> **Aim of the exercise**
Transcribe the entries below exactly.

Entries with parts and joints
────────────────

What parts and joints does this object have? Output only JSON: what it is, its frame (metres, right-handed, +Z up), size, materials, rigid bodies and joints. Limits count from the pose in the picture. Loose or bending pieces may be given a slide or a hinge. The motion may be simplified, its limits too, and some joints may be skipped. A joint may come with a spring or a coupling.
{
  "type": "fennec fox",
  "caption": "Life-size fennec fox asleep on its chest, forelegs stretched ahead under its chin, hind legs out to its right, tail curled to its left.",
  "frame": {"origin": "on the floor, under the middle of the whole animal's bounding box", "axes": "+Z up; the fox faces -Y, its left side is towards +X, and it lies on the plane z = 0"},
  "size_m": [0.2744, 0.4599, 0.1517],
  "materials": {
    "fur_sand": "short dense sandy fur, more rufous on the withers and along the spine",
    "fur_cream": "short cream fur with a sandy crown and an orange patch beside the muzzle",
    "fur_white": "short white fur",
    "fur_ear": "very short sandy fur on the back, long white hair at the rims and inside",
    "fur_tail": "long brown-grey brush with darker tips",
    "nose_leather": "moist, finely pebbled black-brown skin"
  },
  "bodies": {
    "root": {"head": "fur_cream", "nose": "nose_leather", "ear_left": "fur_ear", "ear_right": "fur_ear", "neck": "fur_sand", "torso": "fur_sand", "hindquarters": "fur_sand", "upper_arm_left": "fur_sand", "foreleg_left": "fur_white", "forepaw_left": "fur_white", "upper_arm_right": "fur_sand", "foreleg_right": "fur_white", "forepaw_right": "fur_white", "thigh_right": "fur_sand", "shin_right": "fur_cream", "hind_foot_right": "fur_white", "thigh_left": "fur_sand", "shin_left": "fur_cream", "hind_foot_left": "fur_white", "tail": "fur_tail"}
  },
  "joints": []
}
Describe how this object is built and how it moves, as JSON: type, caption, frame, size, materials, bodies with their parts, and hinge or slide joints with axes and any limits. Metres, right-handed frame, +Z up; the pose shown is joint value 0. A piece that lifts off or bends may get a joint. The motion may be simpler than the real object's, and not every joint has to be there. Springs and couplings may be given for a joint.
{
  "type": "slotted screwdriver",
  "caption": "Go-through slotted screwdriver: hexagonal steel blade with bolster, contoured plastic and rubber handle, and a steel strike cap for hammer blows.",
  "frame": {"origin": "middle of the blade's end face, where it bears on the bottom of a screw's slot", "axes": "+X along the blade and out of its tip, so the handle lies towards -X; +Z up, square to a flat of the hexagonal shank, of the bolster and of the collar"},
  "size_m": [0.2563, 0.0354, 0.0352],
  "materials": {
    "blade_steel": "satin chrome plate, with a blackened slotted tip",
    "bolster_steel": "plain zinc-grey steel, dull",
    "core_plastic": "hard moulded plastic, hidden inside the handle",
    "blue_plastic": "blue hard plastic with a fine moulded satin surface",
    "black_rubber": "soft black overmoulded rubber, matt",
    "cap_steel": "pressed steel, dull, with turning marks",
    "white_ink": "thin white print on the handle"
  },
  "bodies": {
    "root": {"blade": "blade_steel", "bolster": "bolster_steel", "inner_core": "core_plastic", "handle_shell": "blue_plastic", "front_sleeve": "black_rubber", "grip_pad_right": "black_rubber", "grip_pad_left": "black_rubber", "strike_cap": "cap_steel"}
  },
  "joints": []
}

────────────────

> **Right answer**
What parts and joints does this object have? Output only JSON: what it is, its frame (metres, right-handed, +Z up), size, materials, rigid bodies and joints. Limits count from the pose in the picture. Loose or bending pieces may be given a slide or a hinge. The motion may be simplified, its limits too, and some joints may be skipped. A joint may come with a spring or a coupling.
{
  "type": "fennec fox",
  "caption": "Life-size fennec fox asleep on its chest, forelegs stretched ahead under its chin, hind legs out to its right, tail curled to its left.",
  "frame": {"origin": "on the floor, under the middle of the whole animal's bounding box", "axes": "+Z up; the fox faces -Y, its left side is towards +X, and it lies on the plane z = 0"},
  "size_m": [0.2744, 0.4599, 0.1517],
  "materials": {
    "fur_sand": "short dense sandy fur, more rufous on the withers and along the spine",
    "fur_cream": "short cream fur with a sandy crown and an orange patch beside the muzzle",
    "fur_white": "short white fur",
    "fur_ear": "very short sandy fur on the back, long white hair at the rims and inside",
    "fur_tail": "long brown-grey brush with darker tips",
    "nose_leather": "moist, finely pebbled black-brown skin"
  },
  "bodies": {
    "root": {"head": "fur_cream", "nose": "nose_leather", "ear_left": "fur_ear", "ear_right": "fur_ear", "neck": "fur_sand", "torso": "fur_sand", "hindquarters": "fur_sand", "upper_arm_left": "fur_sand", "foreleg_left": "fur_white", "forepaw_left": "fur_white", "upper_arm_right": "fur_sand", "foreleg_right": "fur_white", "forepaw_right": "fur_white", "thigh_right": "fur_sand", "shin_right": "fur_cream", "hind_foot_right": "fur_white", "thigh_left": "fur_sand", "shin_left": "fur_cream", "hind_foot_left": "fur_white", "tail": "fur_tail"}
  },
  "joints": []
}
Describe how this object is built and how it moves, as JSON: type, caption, frame, size, materials, bodies with their parts, and hinge or slide joints with axes and any limits. Metres, right-handed frame, +Z up; the pose shown is joint value 0. A piece that lifts off or bends may get a joint. The motion may be simpler than the real object's, and not every joint has to be there. Springs and couplings may be given for a joint.
{
  "type": "slotted screwdriver",
  "caption": "Go-through slotted screwdriver: hexagonal steel blade with bolster, contoured plastic and rubber handle, and a steel strike cap for hammer blows.",
  "frame": {"origin": "middle of the blade's end face, where it bears on the bottom of a screw's slot", "axes": "+X along the blade and out of its tip, so the handle lies towards -X; +Z up, square to a flat of the hexagonal shank, of the bolster and of the collar"},
  "size_m": [0.2563, 0.0354, 0.0352],
  "materials": {
    "blade_steel": "satin chrome plate, with a blackened slotted tip",
    "bolster_steel": "plain zinc-grey steel, dull",
    "core_plastic": "hard moulded plastic, hidden inside the handle",
    "blue_plastic": "blue hard plastic with a fine moulded satin surface",
    "black_rubber": "soft black overmoulded rubber, matt",
    "cap_steel": "pressed steel, dull, with turning marks",
    "white_ink": "thin white print on the handle"
  },
  "bodies": {
    "root": {"blade": "blade_steel", "bolster": "bolster_steel", "inner_core": "core_plastic", "handle_shell": "blue_plastic", "front_sleeve": "black_rubber", "grip_pad_right": "black_rubber", "grip_pad_left": "black_rubber", "strike_cap": "cap_steel"}
  },
  "joints": []
}